The message to private block owners that they should ‘do the right thing’ has always looked weak at best and has been dismissed as a ‘hollow threat’ by the owner of Northpoint in Bromley.

Local Conservative MP and former local government minister Bob Neill has called for direct funding from the government and last week attacked ‘a worrying complacency’ at the Treasury.

And the impression also extends to housing issues that go beyond those raised by the Grenfell Tower fire.

Take, for example, the leasehold scandal. In December 2017 former housing secretary Sajid Javid pledged to free leaseholders from ‘feudal practices’ in the leasehold market and tweeted that:

That promise has been steadily watered down as time went on – the ban only applies to most houses and ground rent was not set to zero when the details finally emerged – and last month Javid’s successor James Brokenshire unveiled that classic political device for dressing up inaction as action: a voluntary industry pledge.

An equally cunning but transparent device is to announce things in press releases to garner some favourable headlines and then quietly let them drift.
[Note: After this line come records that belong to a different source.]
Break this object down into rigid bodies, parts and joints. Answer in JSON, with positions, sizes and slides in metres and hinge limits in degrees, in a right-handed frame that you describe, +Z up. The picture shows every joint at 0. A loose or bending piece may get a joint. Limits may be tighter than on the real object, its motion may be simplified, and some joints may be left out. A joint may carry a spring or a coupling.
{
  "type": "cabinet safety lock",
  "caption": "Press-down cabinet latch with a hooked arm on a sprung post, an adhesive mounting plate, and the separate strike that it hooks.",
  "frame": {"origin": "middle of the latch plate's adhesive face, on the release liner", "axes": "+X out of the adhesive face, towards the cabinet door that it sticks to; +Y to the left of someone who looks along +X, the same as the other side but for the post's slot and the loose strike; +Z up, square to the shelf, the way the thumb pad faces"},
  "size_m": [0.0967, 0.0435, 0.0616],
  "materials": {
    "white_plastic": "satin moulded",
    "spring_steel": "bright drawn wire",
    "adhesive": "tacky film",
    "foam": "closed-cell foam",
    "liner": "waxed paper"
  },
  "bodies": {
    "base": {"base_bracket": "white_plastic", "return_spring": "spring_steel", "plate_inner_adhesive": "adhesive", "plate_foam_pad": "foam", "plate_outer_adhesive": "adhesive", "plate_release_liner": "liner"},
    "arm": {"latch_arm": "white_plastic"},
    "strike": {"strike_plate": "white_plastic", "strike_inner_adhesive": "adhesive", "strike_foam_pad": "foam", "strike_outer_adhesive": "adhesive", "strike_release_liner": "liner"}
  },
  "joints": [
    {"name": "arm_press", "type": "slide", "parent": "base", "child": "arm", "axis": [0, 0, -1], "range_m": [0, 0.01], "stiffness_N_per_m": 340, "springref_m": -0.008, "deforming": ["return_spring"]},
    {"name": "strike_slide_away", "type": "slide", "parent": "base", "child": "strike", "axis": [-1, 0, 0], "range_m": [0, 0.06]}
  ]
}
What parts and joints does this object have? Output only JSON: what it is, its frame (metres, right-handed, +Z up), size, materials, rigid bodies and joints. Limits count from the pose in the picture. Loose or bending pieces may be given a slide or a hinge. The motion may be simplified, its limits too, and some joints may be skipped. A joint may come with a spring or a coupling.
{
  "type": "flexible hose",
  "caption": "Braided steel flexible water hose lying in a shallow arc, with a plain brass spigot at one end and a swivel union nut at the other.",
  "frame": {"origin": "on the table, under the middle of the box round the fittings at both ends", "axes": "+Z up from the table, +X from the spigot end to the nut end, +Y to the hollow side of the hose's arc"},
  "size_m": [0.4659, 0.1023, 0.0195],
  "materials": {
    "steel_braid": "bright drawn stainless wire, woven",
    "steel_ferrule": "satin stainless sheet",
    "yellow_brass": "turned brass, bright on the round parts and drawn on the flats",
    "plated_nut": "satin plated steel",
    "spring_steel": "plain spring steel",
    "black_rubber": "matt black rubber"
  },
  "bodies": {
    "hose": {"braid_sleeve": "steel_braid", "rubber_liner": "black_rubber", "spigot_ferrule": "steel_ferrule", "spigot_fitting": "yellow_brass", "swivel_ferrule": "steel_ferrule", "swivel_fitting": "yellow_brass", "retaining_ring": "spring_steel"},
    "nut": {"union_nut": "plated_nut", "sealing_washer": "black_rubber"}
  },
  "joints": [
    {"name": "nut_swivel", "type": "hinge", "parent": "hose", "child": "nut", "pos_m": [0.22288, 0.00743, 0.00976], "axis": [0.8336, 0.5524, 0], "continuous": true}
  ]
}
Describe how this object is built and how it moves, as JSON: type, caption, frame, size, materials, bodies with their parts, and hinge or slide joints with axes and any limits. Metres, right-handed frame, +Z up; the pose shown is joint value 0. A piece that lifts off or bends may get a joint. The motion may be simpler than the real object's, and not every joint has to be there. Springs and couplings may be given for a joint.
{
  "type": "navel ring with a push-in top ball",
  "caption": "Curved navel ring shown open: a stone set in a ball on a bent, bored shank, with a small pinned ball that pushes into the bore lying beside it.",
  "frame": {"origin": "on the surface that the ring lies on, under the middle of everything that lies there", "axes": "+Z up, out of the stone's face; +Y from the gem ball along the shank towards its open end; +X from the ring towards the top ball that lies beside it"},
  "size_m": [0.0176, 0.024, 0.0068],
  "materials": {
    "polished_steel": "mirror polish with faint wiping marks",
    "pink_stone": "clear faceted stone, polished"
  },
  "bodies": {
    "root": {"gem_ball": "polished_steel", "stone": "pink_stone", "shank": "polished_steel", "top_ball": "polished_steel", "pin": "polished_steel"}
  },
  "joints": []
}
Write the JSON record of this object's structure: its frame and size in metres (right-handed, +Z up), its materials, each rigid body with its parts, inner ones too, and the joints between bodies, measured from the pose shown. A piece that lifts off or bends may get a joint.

Which should suggest a need for caution among campaigners about the recent government announcement on ending Section 21.

Issuing a press release headlined ‘Government announces end to unfair evictions’ is not the same thing at all as actually doing it.

All this is happening in a political context that will be dominated by six more months of Brexit drift and infighting about the Tory leadership.

Most immediately, that means that the spending review that was set for the Autumn could be delayed.

That is the spending review, remember, that was meant to ‘end austerity’ and set departmental spending limits for three years from April 2020.

Delay could see departments forced to rely on existing budgets for another year, implying no extra money for new programmes and the extension of existing measures like the benefit freeze.

Just to sum up the priorities in our politics right now, the housing minister is in the news again this morning – but yet again for the fantasy Brexit compromise named after him rather than for anything to do with his day job.